Output the material below in full, exactly as it is.
+===+
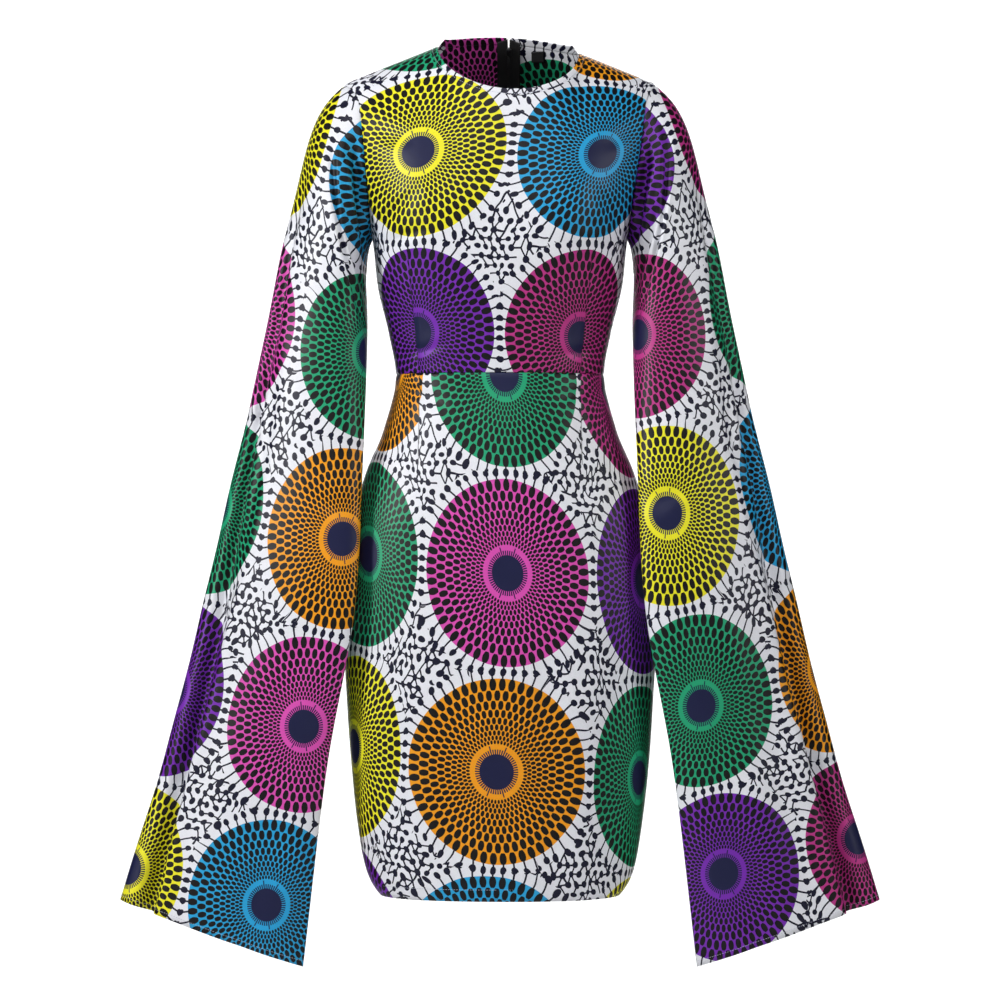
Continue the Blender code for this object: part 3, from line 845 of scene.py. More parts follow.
def neckBand(face, way, layout, flip):
    # the neck's edge turned in: the cloth that would lie beyond the edge, folded back inside
    x, z = neckEdge(np.radians(np.linspace(0, 90, 70)), face)
    aside = offEdge(x, z, 35)
    if face == "back":
        x = np.maximum(x, zipForm["tapeInner"] + 1.6)
    width = np.linspace(0, hems["neck"], 7)[:, None]
    across, up = x + aside[:, 0] * width, z + aside[:, 1] * width
    up = np.minimum(up, ridge(across) - 0.4)
    across = np.minimum(across, shoulderForm["x"])
    beyond = x - aside[:, 0] * width, z - aside[:, 1] * width
    inset = cloth["plain"] + 0.12 + 0.25 * np.sin(width / hems["neck"] * math.pi) + 0 * across
    grid = worn(onBody(across, up, face, -inset) * [way, 1, 1])
    printed = printOnBody(beyond[0] * way, np.minimum(beyond[1], 19), face, layout)
    marks = np.stack([np.full(across.shape, -1.0), 0 * across], axis=-1)
    return {"grid": grid, "print": printed, "dart": marks, "hem": 0 * across, "flip": flip}


cuffLines = []


def sleevePart(side, way):
    # the ring of each row runs over the front and back on to where it began
    rings = smoothRings()
    printed = printOnSleeve(rings, sleevePrint[side])
    front, back = rings["front"], rings["back"]
    allRound = np.concatenate([front, back[:, 1:-1]], axis=1)
    onwards = np.roll(allRound, -1, axis=1) - np.roll(allRound, 1, axis=1)
    turning = np.cross(np.gradient(allRound, axis=0), onwards)
    turning /= np.maximum(np.linalg.norm(turning, axis=2, keepdims=True), 1e-9)
    middle = turning[len(turning) // 2, front.shape[1] // 2]
    normals = turning * (-1 if middle[1] > 0 else 1)
    down = lengthsAlong(allRound, 0)
    toCuff = down[-1:] - down
    acrossFront = lengthsAlong(front, 1)
    acrossBack = -lengthsAlong(back[:, ::-1], 1)[:, ::-1]
    across = np.concatenate([acrossFront, acrossBack[:, 1:-1]], axis=1)
    toInner = acrossFront[:, -1:] - acrossFront
    width = np.concatenate([toInner, acrossBack[:, 1:-1] - acrossBack[:, :1]], axis=1)
    uneven = unevenness(across, down, cloth["sleeveUnevenness"])
    out = creases(across, down, sleeveCreases[side]) + uneven
    calmBy, step = cloth["calmBy"], cloth["hemStep"]
    calm = 1 - near(width, calmBy["seam"]) - near(down, calmBy["armhole"])
    out = out * np.clip(calm, 0, 1) + seamDitch(down) + seamDitch(width)
    out = out - step["deep"] * near(toCuff - hems["cuff"], step["wide"])
    hemmed = np.clip((hems["cuff"] - toCuff) / step["wide"], 0, 1)
    placed = worn((allRound + normals * np.clip(out, *cloth["sleeveReach"])[..., None]) * [way, 1, 1])
    # the cuff's stitched line runs round with the cloth
    row = np.argmin(np.abs(toCuff.mean(axis=1) - topstitch["in"]["cuff"]))
    line = placed[row] + normals[row] * [way, 1, 1] * topstitch["proud"]
    cuffLines.append(np.append(line, line[:1], axis=0))
    parts = []
    split = front.shape[1]
    for columns, marks in (
        (np.arange(split), printed["front"]),
        (np.append(np.arange(split - 1, allRound.shape[1]), 0), printed["back"]),
    ):
        parts.append(
            {
                "grid": placed[:, columns],
                "print": marks,
                "dart": np.broadcast_to([-1.0, 0.0], marks.shape),
                "hem": hemmed[:, columns],
                "flip": way < 0,
            }
        )
    return parts


# The print: discs of radiating dots in a net of beads and threads
waxPrint = {
    "ground": "#F1F2F9",
    "dots": "#0C090C",
    "net": "#0E0E2A",
    "eye": "#181C44",
    "inks": {
        "y": "#F5EE2A",
        "b": "#29A8E0",
        "u": "#7A2BB5",
        "p": "#E052B8",
        # m is the pink ink darkened: painted shade, a shaded copy of p standing in for pink in shade
        "m": "#C2388C",
        "g": "#22A878",
        "o": "#F9A31A",
    },
    "spokes": 54,
    "ringRatio": 0.875,
    "outerRing": 0.935,
    "eyeRadius": 0.192,
    "lashes": 54,
    "dotWide": 0.365,  # of the way to the next spoke
    "dotTall": 0.57,  # of the way to the next ring
    "dotRoundness": 1.8,
    "lashLong": 0.05,
    "lashWide": 0.3,
    "longLash": {"wide": 0.0036, "lean": 0.36, "reach": 0.285},
    "beadLong": 4.7,
    "beadWide": 3.7,
    "beadFrom": 1.085,
    "beadSpread": 0.1,
    "stray": 3.2,
    "wander": {"from": 0.98, "scale": 6.0},
    "thread": 1.05,
    "netStep": 11.2,
    "netBead": (4.1, 3.4),
    "netFrom": 1.19,
    "netThreadsFrom": 0.96,  # of that
    "netWander": ((0.2, 1.2), (0.65, 0.55)),
    "leftOut": 0.05,
    "joined": 0.45,
    "roughness": 0.45,
    "gloss": 0.3,
}


def makeGroup(name, kind, taken, gives):
    # a node group with these inputs and outputs
    group = bpy.data.node_groups.new(name, kind)
    for way, sockets in (("INPUT", taken), ("OUTPUT", gives)):
        for label, value in sockets.items():
            group.interface.new_socket(name=label, in_out=way, socket_type="NodeSocket" + value)
    return group, addNode(group, "NodeGroupInput"), addNode(group, "NodeGroupOutput")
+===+
■ TASK RESULT
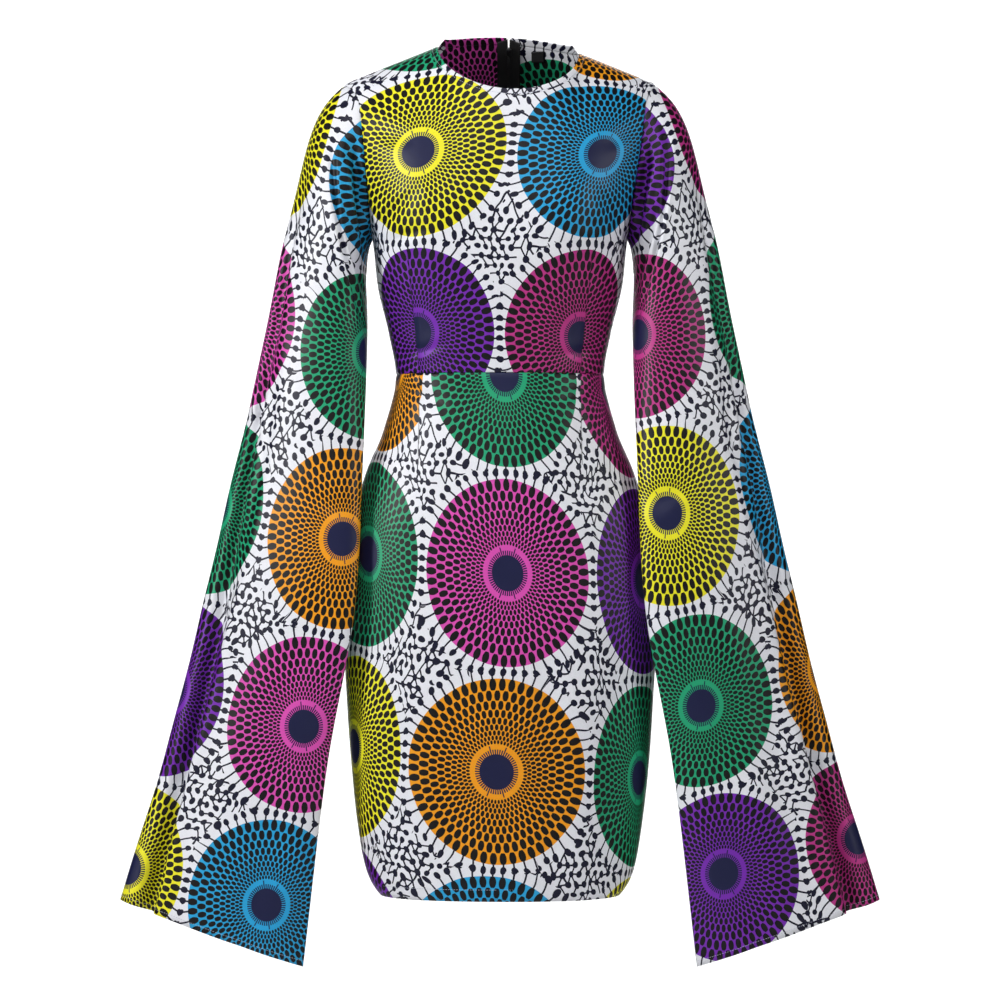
Continue the Blender code for this object: part 3, from line 845 of scene.py. More parts follow.
def neckBand(face, way, layout, flip):
    # the neck's edge turned in: the cloth that would lie beyond the edge, folded back inside
    x, z = neckEdge(np.radians(np.linspace(0, 90, 70)), face)
    aside = offEdge(x, z, 35)
    if face == "back":
        x = np.maximum(x, zipForm["tapeInner"] + 1.6)
    width = np.linspace(0, hems["neck"], 7)[:, None]
    across, up = x + aside[:, 0] * width, z + aside[:, 1] * width
    up = np.minimum(up, ridge(across) - 0.4)
    across = np.minimum(across, shoulderForm["x"])
    beyond = x - aside[:, 0] * width, z - aside[:, 1] * width
    inset = cloth["plain"] + 0.12 + 0.25 * np.sin(width / hems["neck"] * math.pi) + 0 * across
    grid = worn(onBody(across, up, face, -inset) * [way, 1, 1])
    printed = printOnBody(beyond[0] * way, np.minimum(beyond[1], 19), face, layout)
    marks = np.stack([np.full(across.shape, -1.0), 0 * across], axis=-1)
    return {"grid": grid, "print": printed, "dart": marks, "hem": 0 * across, "flip": flip}


cuffLines = []


def sleevePart(side, way):
    # the ring of each row runs over the front and back on to where it began
    rings = smoothRings()
    printed = printOnSleeve(rings, sleevePrint[side])
    front, back = rings["front"], rings["back"]
    allRound = np.concatenate([front, back[:, 1:-1]], axis=1)
    onwards = np.roll(allRound, -1, axis=1) - np.roll(allRound, 1, axis=1)
    turning = np.cross(np.gradient(allRound, axis=0), onwards)
    turning /= np.maximum(np.linalg.norm(turning, axis=2, keepdims=True), 1e-9)
    middle = turning[len(turning) // 2, front.shape[1] // 2]
    normals = turning * (-1 if middle[1] > 0 else 1)
    down = lengthsAlong(allRound, 0)
    toCuff = down[-1:] - down
    acrossFront = lengthsAlong(front, 1)
    acrossBack = -lengthsAlong(back[:, ::-1], 1)[:, ::-1]
    across = np.concatenate([acrossFront, acrossBack[:, 1:-1]], axis=1)
    toInner = acrossFront[:, -1:] - acrossFront
    width = np.concatenate([toInner, acrossBack[:, 1:-1] - acrossBack[:, :1]], axis=1)
    uneven = unevenness(across, down, cloth["sleeveUnevenness"])
    out = creases(across, down, sleeveCreases[side]) + uneven
    calmBy, step = cloth["calmBy"], cloth["hemStep"]
    calm = 1 - near(width, calmBy["seam"]) - near(down, calmBy["armhole"])
    out = out * np.clip(calm, 0, 1) + seamDitch(down) + seamDitch(width)
    out = out - step["deep"] * near(toCuff - hems["cuff"], step["wide"])
    hemmed = np.clip((hems["cuff"] - toCuff) / step["wide"], 0, 1)
    placed = worn((allRound + normals * np.clip(out, *cloth["sleeveReach"])[..., None]) * [way, 1, 1])
    # the cuff's stitched line runs round with the cloth
    row = np.argmin(np.abs(toCuff.mean(axis=1) - topstitch["in"]["cuff"]))
    line = placed[row] + normals[row] * [way, 1, 1] * topstitch["proud"]
    cuffLines.append(np.append(line, line[:1], axis=0))
    parts = []
    split = front.shape[1]
    for columns, marks in (
        (np.arange(split), printed["front"]),
        (np.append(np.arange(split - 1, allRound.shape[1]), 0), printed["back"]),
    ):
        parts.append(
            {
                "grid": placed[:, columns],
                "print": marks,
                "dart": np.broadcast_to([-1.0, 0.0], marks.shape),
                "hem": hemmed[:, columns],
                "flip": way < 0,
            }
        )
    return parts


# The print: discs of radiating dots in a net of beads and threads
waxPrint = {
    "ground": "#F1F2F9",
    "dots": "#0C090C",
    "net": "#0E0E2A",
    "eye": "#181C44",
    "inks": {
        "y": "#F5EE2A",
        "b": "#29A8E0",
        "u": "#7A2BB5",
        "p": "#E052B8",
        # m is the pink ink darkened: painted shade, a shaded copy of p standing in for pink in shade
        "m": "#C2388C",
        "g": "#22A878",
        "o": "#F9A31A",
    },
    "spokes": 54,
    "ringRatio": 0.875,
    "outerRing": 0.935,
    "eyeRadius": 0.192,
    "lashes": 54,
    "dotWide": 0.365,  # of the way to the next spoke
    "dotTall": 0.57,  # of the way to the next ring
    "dotRoundness": 1.8,
    "lashLong": 0.05,
    "lashWide": 0.3,
    "longLash": {"wide": 0.0036, "lean": 0.36, "reach": 0.285},
    "beadLong": 4.7,
    "beadWide": 3.7,
    "beadFrom": 1.085,
    "beadSpread": 0.1,
    "stray": 3.2,
    "wander": {"from": 0.98, "scale": 6.0},
    "thread": 1.05,
    "netStep": 11.2,
    "netBead": (4.1, 3.4),
    "netFrom": 1.19,
    "netThreadsFrom": 0.96,  # of that
    "netWander": ((0.2, 1.2), (0.65, 0.55)),
    "leftOut": 0.05,
    "joined": 0.45,
    "roughness": 0.45,
    "gloss": 0.3,
}


def makeGroup(name, kind, taken, gives):
    # a node group with these inputs and outputs
    group = bpy.data.node_groups.new(name, kind)
    for way, sockets in (("INPUT", taken), ("OUTPUT", gives)):
        for label, value in sockets.items():
            group.interface.new_socket(name=label, in_out=way, socket_type="NodeSocket" + value)
    return group, addNode(group, "NodeGroupInput"), addNode(group, "NodeGroupOutput")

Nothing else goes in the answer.